— Begin Recorded information —

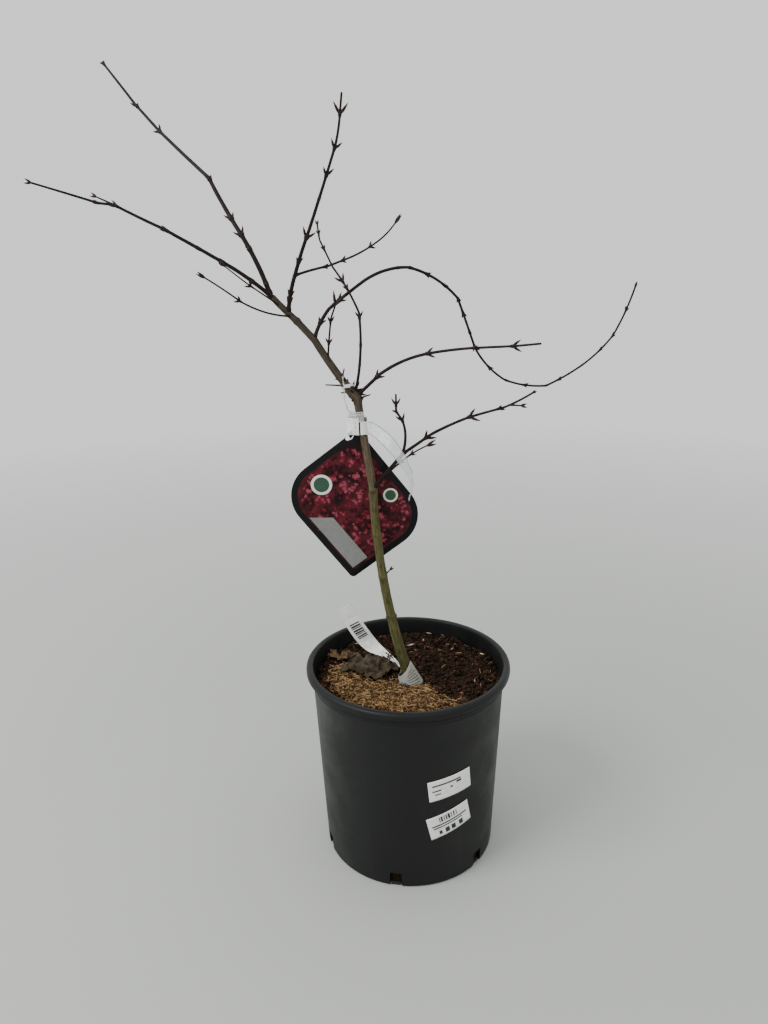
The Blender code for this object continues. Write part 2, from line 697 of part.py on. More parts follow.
def build_leaf():
    """A dead, crumpled leaf lying flat on the bark."""
    bm = bmesh.new()
    bmesh.ops.create_grid(bm, x_segments=9, y_segments=6, size=1.0)
    for vert in bm.verts:
        u, v = vert.co.xy
        x = LEAF_CENTRE[0] + u * math.sqrt(1.0 - 0.5 * v * v) * LEAF_LENGTH / 2.0
        y = LEAF_CENTRE[1] + v * math.sqrt(1.0 - 0.5 * u * u) * LEAF_WIDTH / 2.0
        fold = LEAF_CRUMPLE * max(0.0, 0.5 + 0.5 * noise.noise(Vector((x / 11.0, y / 8.0, SEED + 3))))
        vert.co = Vector((x, y, SOIL_LEVEL + GAP + LEAF_THICKNESS + fold)) * MM
    for vert in made_verts(bmesh.ops.extrude_face_region(bm, geom=bm.faces[:])):
        vert.co.z = (SOIL_LEVEL + GAP) * MM
    leaf = add_object("dead_leaf", mesh_from(bm, "dead_leaf"))
    paint(leaf, "dead_leaf")
    shade(leaf, 40.0)


# ---------------------------------------------------------------- tag, ties and labels
def thicken(sheet, thickness, offset):
    step = sheet.modifiers.new("Thickness", "SOLIDIFY")
    step.thickness = thickness * MM
    step.offset = offset


def smooth_line(points, steps=5):
    """Points along one smooth curve through a few route points."""
    line = []
    ends = [2 * points[0] - points[1]] + points + [2 * points[-1] - points[-2]]
    for before, first, last, after in zip(ends, ends[1:], ends[2:], ends[3:]):
        for step in range(steps):
            t = step / steps
            line.append(0.5 * ((2 * first) + (last - before) * t
                               + (2 * before - 5 * first + 4 * last - after) * t * t
                               + (3 * first - before - 3 * last + after) * t ** 3))
    return line + [points[-1]]


def ribbon(name, route, thickness, finish, parent=None):
    """A flat strip along a smooth route of (point, direction of its width, width)."""
    centres = smooth_line([Vector(point) for point, _, _ in route])
    sides = smooth_line([Vector(side) for _, side, _ in route])
    widths = smooth_line([Vector((width, 0, 0)) for _, _, width in route])
    bm = bmesh.new()
    edge = None
    for centre, side, width in zip(centres, sides, widths):
        half = side.normalized() * width.x / 2.0
        ends = [(centre - half) * MM, (centre + half) * MM]
        if edge is None:
            edge = bm.edges.new([bm.verts.new(end) for end in ends])
            continue
        made = bmesh.ops.extrude_edge_only(bm, edges=[edge])
        edge = next(item for item in made["geom"] if isinstance(item, bmesh.types.BMEdge))
        along = edge.verts[1].co - edge.verts[0].co
        if along.dot(half) < 0.0:
            ends.reverse()
        for vert, end in zip(edge.verts, ends):
            vert.co = end
    strip = add_object(name, mesh_from(bm, name, outward=False), parent)
    thicken(strip, thickness, 0.0)
    paint(strip, finish)
    return strip


def tag_outline():
    """Two round corners, a sharp one, and one cut off flat, which hangs from the tie."""
    half_width, half_height = TAG_WIDTH / 2.0, TAG_HEIGHT / 2.0
    cut = TAG_TIP_CUT * math.sqrt(2.0)
    outline = [(-half_width + cut, half_height), (-half_width, half_height - cut)]
    corners = [(-1, -1, TAG_ROUND_CORNER, 180.0), (1, -1, TAG_SHARP_CORNER, 270.0),
               (1, 1, TAG_ROUND_CORNER, 0.0)]
    steps = 6
    for x, y, radius, start in corners:
        for step in range(steps + 1):
            angle = math.radians(start + 90.0 * step / steps)
            outline.append((x * (half_width - radius) + radius * math.cos(angle),
                            y * (half_height - radius) + radius * math.sin(angle)))
    return outline


def build_tag(hang):
    """The flat plant tag, which hangs by one corner from the tie behind the trunk."""
    bm = bmesh.new()
    bm.faces.new([bm.verts.new((x * MM, y * MM, 0.0)) for x, y in tag_outline()])
    front = made_verts(bmesh.ops.extrude_face_region(bm, geom=bm.faces[:]))
    bmesh.ops.translate(bm, verts=front, vec=(0, 0, TAG_THICKNESS * MM))
    tag = add_object("plant_tag", mesh_from(bm, "plant_tag"), hang)
    tag.location = Vector(TAG_OFFSET) * MM
    tag.rotation_mode = "ZYX"
    tag.rotation_euler = (math.radians(90.0 + TAG_LEAN), 0.0, math.radians(TAG_TURN))
    paint(tag, "tag_card")


def build_tie(hang):
    """The tag's white tie, a flat band looped loosely round the trunk above the tag."""
    bm = bmesh.new()
    ring = []
    for step in range(TIE_SIDES):
        across, deep = math.cos(math.tau * step / TIE_SIDES), math.sin(math.tau * step / TIE_SIDES)
        x = TIE_HALF_WIDTH * math.copysign(abs(across) ** 0.7, across)
        y = TIE_HALF_DEPTH * math.copysign(abs(deep) ** 0.9, deep)
        ring.append(bm.verts.new(Vector((x, y, -TIE_HEIGHT / 2.0)) * MM))
    edges = [bm.edges.new(pair) for pair in zip(ring, ring[1:] + ring[:1])]
    top = made_verts(bmesh.ops.extrude_edge_only(bm, edges=edges))
    bmesh.ops.translate(bm, verts=top, vec=(0, 0, TIE_HEIGHT * MM))
    band = add_object("tag_tie", mesh_from(bm, "tag_tie"), hang)
    thicken(band, FILM, 0.0)
    paint(band, "white_label")


def build_tag_and_tie(trunk):
    """All that hangs at the tie, on an empty at the tie's middle."""
    hang = add_object("tie_middle", None)
    hang.location = (trunk.place(TIE_AT)[0] + Vector(TIE_OFFSET)) * MM
    build_tag(hang)
    build_tie(hang)
    ribbon("tag_tie_tail", TAIL, FILM, "clear_film", hang)
    ribbon("tag_tie_film", FILM_END, FILM, "clear_film", hang)


def build_cuff(trunk):
    """The paper wrapped round the trunk's foot: a cone that is highest on the right."""
    bm = bmesh.new()
    rings = ([], [])
    for step in range(CUFF_SIDES):
        bearing = 360.0 * step / CUFF_SIDES
        side = 0.5 - 0.5 * math.cos(math.radians(bearing - CUFF_HIGH_BEARING))
        height = CUFF_HIGH_SIDE + (CUFF_LOW_SIDE - CUFF_HIGH_SIDE) * side
        share = height / CUFF_HIGH_SIDE
        top_radius = trunk.radius(CUFF_HIGH_SIDE) + CUFF_TOP_CLEARANCE
        radius = CUFF_FOOT_RADIUS + (top_radius - CUFF_FOOT_RADIUS) * share
        for ring, rise, reach in zip(rings, (GAP, height), (CUFF_FOOT_RADIUS, radius)):
            centre, _ = trunk.place(rise)
            point = centre + direction(bearing, 0.0) * reach
            ring.append(bm.verts.new(Vector((point.x, point.y, SOIL_LEVEL + rise)) * MM))
    loops = [[bm.edges.new(pair) for pair in zip(ring, ring[1:] + ring[:1])] for ring in rings]
    bmesh.ops.bridge_loops(bm, edges=loops[0] + loops[1])
    cuff = add_object("foot_label", mesh_from(bm, "foot_label"))
    thicken(cuff, PAPER, 0.0)
    boolean(cuff, [below_ground("cuff_cut")], "DIFFERENCE")
    paint(cuff, "white_label")


def build_stickers():
    """Blank paper labels that follow the pot's conical wall."""
    for name, (bearing, height, width, tall, turn) in STICKERS.items():
        bm = bmesh.new()
        bmesh.ops.create_grid(bm, x_segments=10, y_segments=2, size=0.5)
        for vert in bm.verts:
            flat = Vector((vert.co.x * width, vert.co.y * tall))
            flat.rotate(Matrix.Rotation(math.radians(turn), 2))
            place = direction(bearing, 0.0) * (wall_radius(height + flat.y) + GAP + 0.15)
            place.rotate(Matrix.Rotation(flat.x / place.length, 3, "Z"))
            vert.co = Vector((place.x, place.y, height + flat.y)) * MM
        label = add_object(name, mesh_from(bm, name, outward=False))
        thicken(label, STICKER, 1.0)
        paint(label, "white_label")


def main():
    clear_scene()
    limbs = lay_out_limbs()
    build_pot()
    build_soil()
    build_leaf()
    build_trunk(limbs["trunk"])
    build_shoots(limbs)
    build_cuff(limbs["trunk"])
    ribbon("foot_label_strip", LABEL_STRIP, PAPER, "white_label")
    build_tag_and_tie(limbs["trunk"])
    build_stickers()


main()
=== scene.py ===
import math
import random
from bisect import bisect_left

import bmesh
import bpy
import numpy as np
from mathutils import Matrix, Vector, noise


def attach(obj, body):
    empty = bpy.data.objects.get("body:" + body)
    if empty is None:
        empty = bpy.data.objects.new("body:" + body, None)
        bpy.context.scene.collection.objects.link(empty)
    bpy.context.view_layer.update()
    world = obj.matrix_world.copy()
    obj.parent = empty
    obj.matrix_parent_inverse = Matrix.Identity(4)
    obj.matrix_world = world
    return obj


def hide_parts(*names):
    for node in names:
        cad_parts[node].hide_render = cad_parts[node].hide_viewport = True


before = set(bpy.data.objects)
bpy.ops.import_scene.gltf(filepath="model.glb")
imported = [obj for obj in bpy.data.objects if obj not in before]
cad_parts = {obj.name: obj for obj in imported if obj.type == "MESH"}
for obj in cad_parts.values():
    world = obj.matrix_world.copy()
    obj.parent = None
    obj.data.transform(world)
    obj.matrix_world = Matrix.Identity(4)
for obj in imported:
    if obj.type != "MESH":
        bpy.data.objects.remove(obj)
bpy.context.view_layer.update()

bl_info = {
    "name": "Potted Japanese Maple",
    "version": (1, 0, 0),
    "blender": (4, 5, 0),
    "location": "View3D > Sidebar > Maple",
    "description": "Builds a bare young japanese maple in its nursery pot round a packed model",
    "category": "Object",
}

# Lengths are millimetres and angles degrees unless a comment says otherwise, and MM turns them
# into metres. A bearing is a compass angle seen from above, 0 along +X and 90 along +Y. A rise
# is the angle above the level.
MM = 0.001
SEED = 7

# ---- camera: where it stands in metres, its tilt below the level, its roll, its focal length ----
IMAGE_WIDTH, IMAGE_HEIGHT = 768, 1024
CAMERA_PLACE = (-0.0249, -0.8028, 0.6504)
CAMERA_TILT = 14.57
CAMERA_ROLL = 1.07
FOCAL_PIXELS = 775.0
IMAGE_CENTRE = (382.5, 473.5)
SENSOR = 36.0

# ---- light and floor: metres, apart from DULL, the plain shine of most surfaces here ----
DULL = 0.12
FLOOR_RADIUS = 2.6
FLOOR_DROP = 0.0005
FLOOR_FADE_FROM = 0.5
LAMP_SIZE = (1.1, 0.9)
LAMP_PLACE = (-1.5, -0.9, 1.9)
LAMP_TARGET = (0.0, 0.0, 0.3)

# ---- pot and soil, as in the model ----
POT_HEIGHT = 222.0
RIM_RADIUS = 115.5
RIM_INNER_RADIUS = 108.0
LIP_HEIGHT = 8.0
WALL_TOP_RADIUS = 108.6
FOOT_RADIUS = 97.2
WALL = 1.8
FLOOR = 2.6
FOOT_ROUND = 2.0
RIDGE = 1.2
RIDGE_HEIGHT = 3.6
RIDGE_FOOT_SINK = 0.1
LIP_UNDER_ROUND = 1.8
LIP_TOP_ROUND = 3.6
LIP_INNER_ROUND = 2.4
NOTCHES = 6
FIRST_NOTCH_BEARING = -101.0
NOTCH_WIDTH = 13.0
NOTCH_HEIGHT = 17.0
NOTCH_DEPTH = 9.0
SOIL_LEVEL = 203.0
SOIL_BUMP = 3.5
SOIL_BUMP_WIDTH = 17.0
SOIL_GAP = 0.3
LEVEL_EDGE = 12.0
LEVEL_ROUND_TRUNK = 18.0
LEVEL_ROUND_LEAF = 38.0
LEAF_CENTRE = (-42.0, 12.0)
LEAF_LENGTH = 62.0
LEAF_WIDTH = 48.0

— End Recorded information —

Take the listing above and repeat exactly the lines from the one containing "for name, (bearing, height, width, tall, turn)" through the one containing "cad_parts[node].hide_render = cad_parts[node].hide_viewport", both included.

    for name, (bearing, height, width, tall, turn) in STICKERS.items():
        bm = bmesh.new()
        bmesh.ops.create_grid(bm, x_segments=10, y_segments=2, size=0.5)
        for vert in bm.verts:
            flat = Vector((vert.co.x * width, vert.co.y * tall))
            flat.rotate(Matrix.Rotation(math.radians(turn), 2))
            place = direction(bearing, 0.0) * (wall_radius(height + flat.y) + GAP + 0.15)
            place.rotate(Matrix.Rotation(flat.x / place.length, 3, "Z"))
            vert.co = Vector((place.x, place.y, height + flat.y)) * MM
        label = add_object(name, mesh_from(bm, name, outward=False))
        thicken(label, STICKER, 1.0)
        paint(label, "white_label")


def main():
    clear_scene()
    limbs = lay_out_limbs()
    build_pot()
    build_soil()
    build_leaf()
    build_trunk(limbs["trunk"])
    build_shoots(limbs)
    build_cuff(limbs["trunk"])
    ribbon("foot_label_strip", LABEL_STRIP, PAPER, "white_label")
    build_tag_and_tie(limbs["trunk"])
    build_stickers()


main()
=== scene.py ===
import math
import random
from bisect import bisect_left

import bmesh
import bpy
import numpy as np
from mathutils import Matrix, Vector, noise


def attach(obj, body):
    empty = bpy.data.objects.get("body:" + body)
    if empty is None:
        empty = bpy.data.objects.new("body:" + body, None)
        bpy.context.scene.collection.objects.link(empty)
    bpy.context.view_layer.update()
    world = obj.matrix_world.copy()
    obj.parent = empty
    obj.matrix_parent_inverse = Matrix.Identity(4)
    obj.matrix_world = world
    return obj


def hide_parts(*names):
    for node in names:
        cad_parts[node].hide_render = cad_parts[node].hide_viewport = True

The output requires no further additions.